Maybe read up on plagarism detectors? I can't recall the title but there was one some people used in grad school to spot code re-use that was engineered much differently from Turnitin.

(Play around with the latter, and notice how the "plagarism" score jumps when you tell it to ignore what you cited. I had way too many stories told to me of professors who'd start the academic misconduct proces because they forgot to do that, paired with witnessing some egregious academic misconduct that I'll simply never be able to get away with.)

- Greg.

jamal-kumar · 3 years ago
I really like Arthur Benjamin's work on mental mathematics. I'm not savant-level, doing division in the thousands or huge floating points in my head yet but I sure am a lot sharper than I was coming out of high school from studying his work, and I guarantee you will just have fun with expanding your capability to think about numbers. [1]

I got a copy of this book from the 1920s which is really cool because it teaches you math lessons you have to actually go out and physically do stuff with like pegs and strings in a field, from the perspective of the history of mathematics where people were limited to such devices in order to do stuff like trigonometry. Very very different approach, probably not for everyone, but for me I just think it's pretty cool. It definitely was written in the 1920s though so you better get used to that particular writing style if you plan on digesting it like a course. It's designed that way, though, and it's got great reviews. Just keep in mind maybe some of the history is subject to have changed over the years. [2]

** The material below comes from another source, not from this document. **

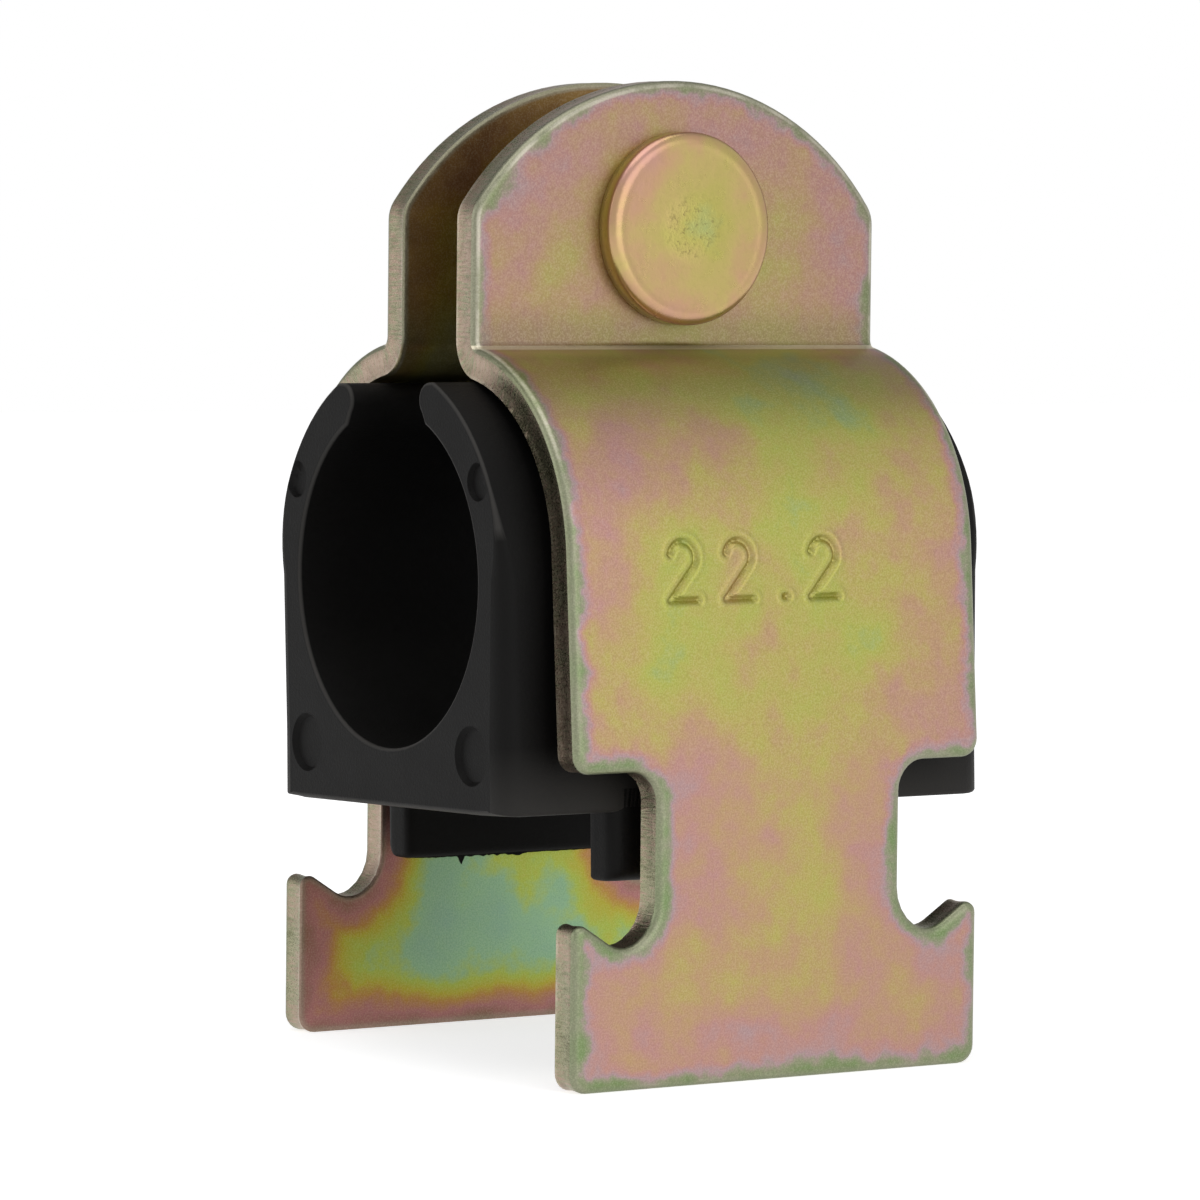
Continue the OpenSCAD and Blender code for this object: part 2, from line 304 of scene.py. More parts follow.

Ultimately I've self-taught myself a lot more than I ever learned in school for sure but a wide variety of sources is probably more what you're after in terms of getting a grip on what's interesting enough to pursue further for your own means and ends. I think exploring what fascinates you the most and then just going and finding things from that point is a pretty good start as long as you've got elementary understandings up to a point where the fascination actually happens.